QSM's Larry Putnam, Jr. Discusses the Role of Estimation in SAFe in SD Times

Larry Putnam, Jr. was recently quoted in 'Framework and Standards Are the "Essence" of Agile at Scale,' an article published in SD Times. The article consulted other industry experts such as Ivar Jacobson, Matt Schenck, Dean Leffingwell, and Ken France on best practices for implementing agile at scale. Larry's advice below.

Agile estimation is the key to a successful SAFe implementation
With all of the benefits of SAFe, getting it right is key. Using agile estimation can help.

“For organizations that are implementing SAFe, they’re really trying to coordinate a lot of different stakeholders within the organization and the real benefit they’re looking to get out of it is a much more nimble delivery,” said Larry Putnam Jr., co-CEO of QSM. “To be able to do that, we’ve got all these different stakeholders that we have to coordinate. That becomes really complicated and estimation is kind of the communication vehicle for these different stakeholders.”

Putnam explains that the highest level of an organization is the business and its stakeholders.
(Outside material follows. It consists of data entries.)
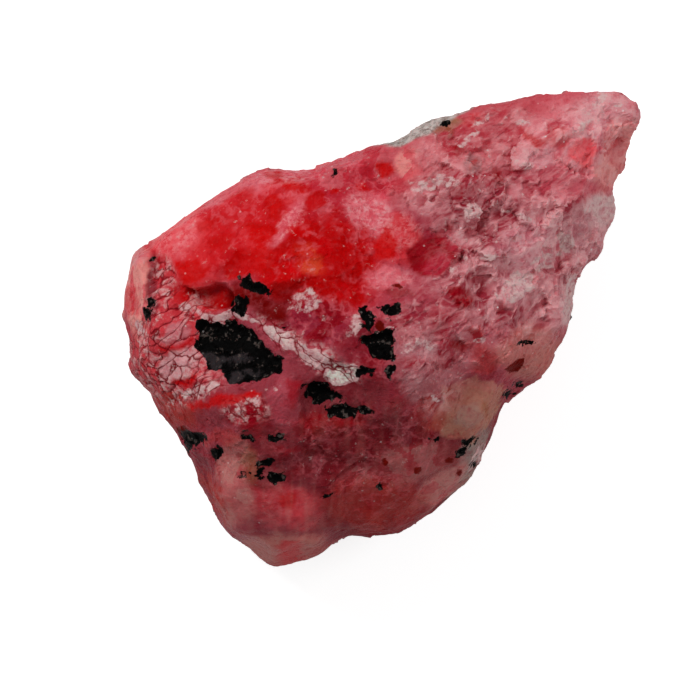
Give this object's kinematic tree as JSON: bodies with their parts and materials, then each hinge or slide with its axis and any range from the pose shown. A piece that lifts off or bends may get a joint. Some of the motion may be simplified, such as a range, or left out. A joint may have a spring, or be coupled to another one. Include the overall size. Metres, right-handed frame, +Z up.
{
  "type": "rough rhodonite",
  "caption": "Rough lump of rose-red rhodonite with flat breaks, stepped ledges and black manganese-oxide patches, lying on its flattest break.",
  "frame": {"origin": "on the surface that the stone rests on, under the middle of its box", "axes": "+X along the stone's long way, towards its pointed tip; +Y towards its far edge; +Z up, away from the rest face"},
  "size_m": [0.0358, 0.0332, 0.0183],
  "materials": {
    "rhodonite": "rough broken rose-red stone with a glassy to pearly shine on its cleavage faces"
  },
  "bodies": {
    "root": {"rhodonite": "rhodonite"}
  },
  "joints": []
}
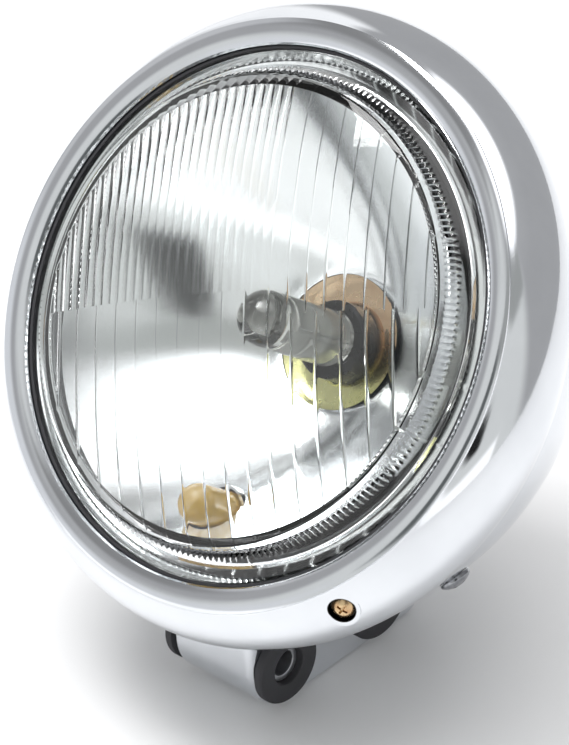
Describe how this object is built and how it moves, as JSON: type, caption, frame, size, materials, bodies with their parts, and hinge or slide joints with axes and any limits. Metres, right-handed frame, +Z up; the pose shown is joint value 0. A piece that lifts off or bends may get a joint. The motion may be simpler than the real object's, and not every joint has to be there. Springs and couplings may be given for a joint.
{
  "type": "motorcycle headlight",
  "caption": "Round chromed motorcycle headlight with a domed fluted glass, its lamp unit and bulbs, and a foot bracket with rubber bushes to bolt it on.",
  "frame": {"origin": "on the flat base of the foot bracket, midway between its two bolt axes", "axes": "+Z up, -Y the way the lamp looks when seen from above, +X along the bolts to the viewer's right; the lamp axis tips up 41 degrees from -Y"},
  "size_m": [0.196, 0.1613, 0.1966],
  "materials": {
    "chrome": "polished",
    "chrome_screw": "polished",
    "zinc_yellow": "yellow zinc plate",
    "clear_glass": "pressed, fluted",
    "bulb_clear": "clear",
    "amber_glass": "amber",
    "black_rubber": "matte",
    "mirror_coat": "aluminised mirror",
    "zinc_steel": "zinc plated",
    "spring_steel": "dull",
    "dark_wire": "dull",
    "tinned_brass": "tinned",
    "black_plastic": "matte",
    "grey_steel": "dull"
  },
  "bodies": {
    "root": {"rim": "chrome", "rim_screws": "zinc_yellow", "glass_lens": "clear_glass", "lens_seal": "black_rubber", "reflector": "mirror_coat", "unit_ring": "zinc_steel", "unit_clips": "spring_steel", "bulb_glass": "bulb_clear", "bulb_filaments": "dark_wire", "bulb_base": "zinc_yellow", "bulb_terminals": "tinned_brass", "bulb_spring": "spring_steel", "bulb_boot": "black_rubber", "pilot_bulb": "amber_glass", "pilot_holder": "black_plastic", "bucket": "chrome", "side_screws": "chrome_screw", "side_nuts": "zinc_steel", "cable_grommet": "black_rubber", "bracket": "chrome", "bracket_bolts": "zinc_steel", "bracket_washers": "zinc_steel", "bracket_nuts": "zinc_steel", "bush_front_left": "black_rubber", "bush_front_right": "black_rubber", "bush_rear_left": "black_rubber", "bush_rear_right": "black_rubber", "sleeve_front": "grey_steel", "sleeve_rear": "grey_steel"}
  },
  "joints": []
}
The stakeholders or senior managers within an organization need to ask in what direction the business needs to go and how software will support that. These needs are usually articulated at a high level, said Putnam.

“Those are going to get apportioned across different value streams, and they’re really looking at the whole portfolio of what’s going on within the enterprise,” Putnam said. “In order to implement all those capabilities the business wants, you’ve got all these different cross-functional teams that are working on different pieces of the system.”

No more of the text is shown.